Entries with parts and joints:
━━━━━━━━━━━━━━━━

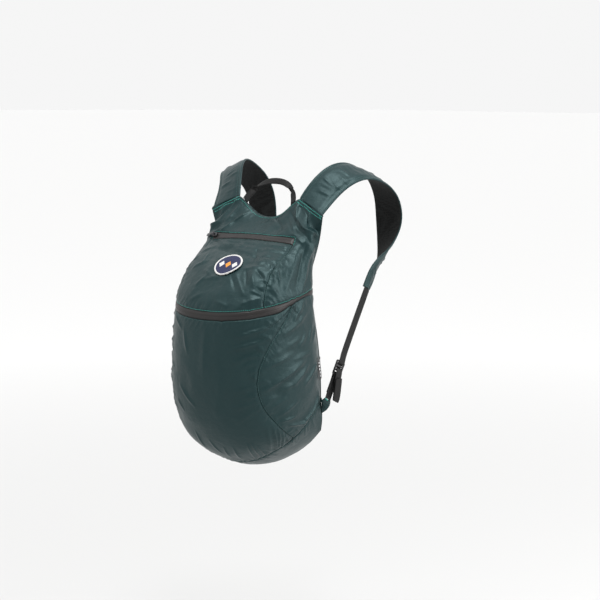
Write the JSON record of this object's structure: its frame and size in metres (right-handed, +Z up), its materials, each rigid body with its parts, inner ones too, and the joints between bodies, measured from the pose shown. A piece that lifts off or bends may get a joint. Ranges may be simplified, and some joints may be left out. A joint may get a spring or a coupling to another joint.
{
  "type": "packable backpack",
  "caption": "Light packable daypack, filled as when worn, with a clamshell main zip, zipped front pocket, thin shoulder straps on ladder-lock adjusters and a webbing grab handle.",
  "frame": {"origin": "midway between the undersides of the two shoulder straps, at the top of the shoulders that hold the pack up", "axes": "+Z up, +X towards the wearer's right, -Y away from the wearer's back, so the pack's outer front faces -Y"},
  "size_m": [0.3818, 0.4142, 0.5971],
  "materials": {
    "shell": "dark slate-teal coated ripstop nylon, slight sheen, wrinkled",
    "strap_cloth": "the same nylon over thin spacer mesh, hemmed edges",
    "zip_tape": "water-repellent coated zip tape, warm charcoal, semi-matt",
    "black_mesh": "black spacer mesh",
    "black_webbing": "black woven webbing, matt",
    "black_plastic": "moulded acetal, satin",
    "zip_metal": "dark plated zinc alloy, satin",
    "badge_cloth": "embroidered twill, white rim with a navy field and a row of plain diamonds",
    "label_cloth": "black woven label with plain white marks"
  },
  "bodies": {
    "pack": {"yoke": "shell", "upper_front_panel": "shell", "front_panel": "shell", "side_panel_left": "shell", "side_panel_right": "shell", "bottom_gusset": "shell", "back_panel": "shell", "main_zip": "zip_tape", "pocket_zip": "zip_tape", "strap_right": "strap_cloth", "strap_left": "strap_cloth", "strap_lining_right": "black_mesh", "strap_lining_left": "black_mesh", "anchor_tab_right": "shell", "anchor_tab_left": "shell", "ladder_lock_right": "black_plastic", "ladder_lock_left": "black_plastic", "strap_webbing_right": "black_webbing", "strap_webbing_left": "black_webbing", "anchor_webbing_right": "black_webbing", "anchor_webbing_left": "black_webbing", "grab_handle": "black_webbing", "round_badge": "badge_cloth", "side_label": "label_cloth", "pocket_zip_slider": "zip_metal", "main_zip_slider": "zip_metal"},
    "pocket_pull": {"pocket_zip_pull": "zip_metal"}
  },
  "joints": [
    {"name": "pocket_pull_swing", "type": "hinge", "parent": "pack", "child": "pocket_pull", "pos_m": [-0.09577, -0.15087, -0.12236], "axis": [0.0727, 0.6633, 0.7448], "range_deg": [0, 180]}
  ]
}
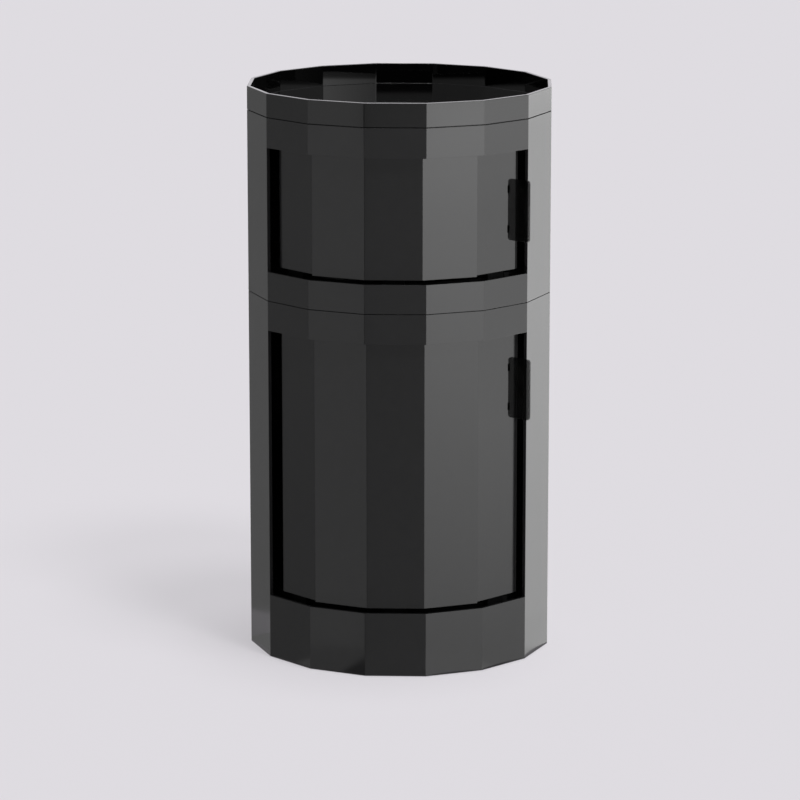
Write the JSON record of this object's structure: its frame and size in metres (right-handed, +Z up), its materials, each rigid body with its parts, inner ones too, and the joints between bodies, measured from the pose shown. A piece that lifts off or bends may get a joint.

━━━━━━━━━━━━━━━━

__Written exercise__
Extract the complete listing above, reproducing each line exactly.

__Reply to the task__
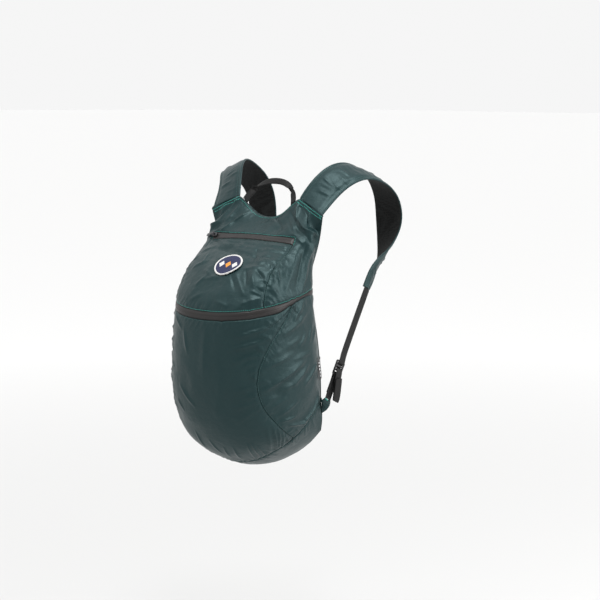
Write the JSON record of this object's structure: its frame and size in metres (right-handed, +Z up), its materials, each rigid body with its parts, inner ones too, and the joints between bodies, measured from the pose shown. A piece that lifts off or bends may get a joint. Ranges may be simplified, and some joints may be left out. A joint may get a spring or a coupling to another joint.
{
  "type": "packable backpack",
  "caption": "Light packable daypack, filled as when worn, with a clamshell main zip, zipped front pocket, thin shoulder straps on ladder-lock adjusters and a webbing grab handle.",
  "frame": {"origin": "midway between the undersides of the two shoulder straps, at the top of the shoulders that hold the pack up", "axes": "+Z up, +X towards the wearer's right, -Y away from the wearer's back, so the pack's outer front faces -Y"},
  "size_m": [0.3818, 0.4142, 0.5971],
  "materials": {
    "shell": "dark slate-teal coated ripstop nylon, slight sheen, wrinkled",
    "strap_cloth": "the same nylon over thin spacer mesh, hemmed edges",
    "zip_tape": "water-repellent coated zip tape, warm charcoal, semi-matt",
    "black_mesh": "black spacer mesh",
    "black_webbing": "black woven webbing, matt",
    "black_plastic": "moulded acetal, satin",
    "zip_metal": "dark plated zinc alloy, satin",
    "badge_cloth": "embroidered twill, white rim with a navy field and a row of plain diamonds",
    "label_cloth": "black woven label with plain white marks"
  },
  "bodies": {
    "pack": {"yoke": "shell", "upper_front_panel": "shell", "front_panel": "shell", "side_panel_left": "shell", "side_panel_right": "shell", "bottom_gusset": "shell", "back_panel": "shell", "main_zip": "zip_tape", "pocket_zip": "zip_tape", "strap_right": "strap_cloth", "strap_left": "strap_cloth", "strap_lining_right": "black_mesh", "strap_lining_left": "black_mesh", "anchor_tab_right": "shell", "anchor_tab_left": "shell", "ladder_lock_right": "black_plastic", "ladder_lock_left": "black_plastic", "strap_webbing_right": "black_webbing", "strap_webbing_left": "black_webbing", "anchor_webbing_right": "black_webbing", "anchor_webbing_left": "black_webbing", "grab_handle": "black_webbing", "round_badge": "badge_cloth", "side_label": "label_cloth", "pocket_zip_slider": "zip_metal", "main_zip_slider": "zip_metal"},
    "pocket_pull": {"pocket_zip_pull": "zip_metal"}
  },
  "joints": [
    {"name": "pocket_pull_swing", "type": "hinge", "parent": "pack", "child": "pocket_pull", "pos_m": [-0.09577, -0.15087, -0.12236], "axis": [0.0727, 0.6633, 0.7448], "range_deg": [0, 180]}
  ]
}
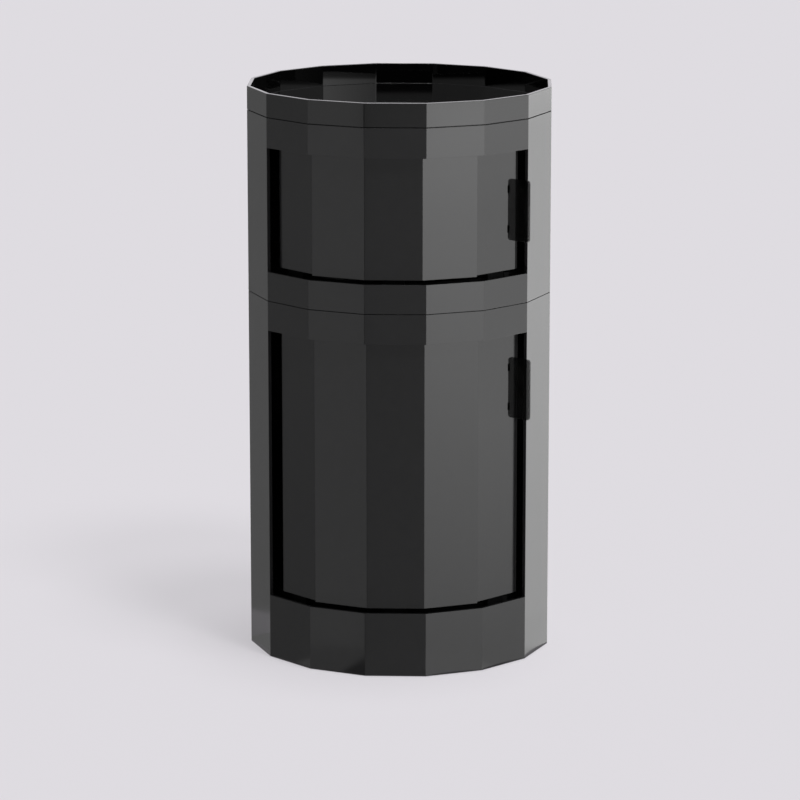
Write the JSON record of this object's structure: its frame and size in metres (right-handed, +Z up), its materials, each rigid body with its parts, inner ones too, and the joints between bodies, measured from the pose shown. A piece that lifts off or bends may get a joint.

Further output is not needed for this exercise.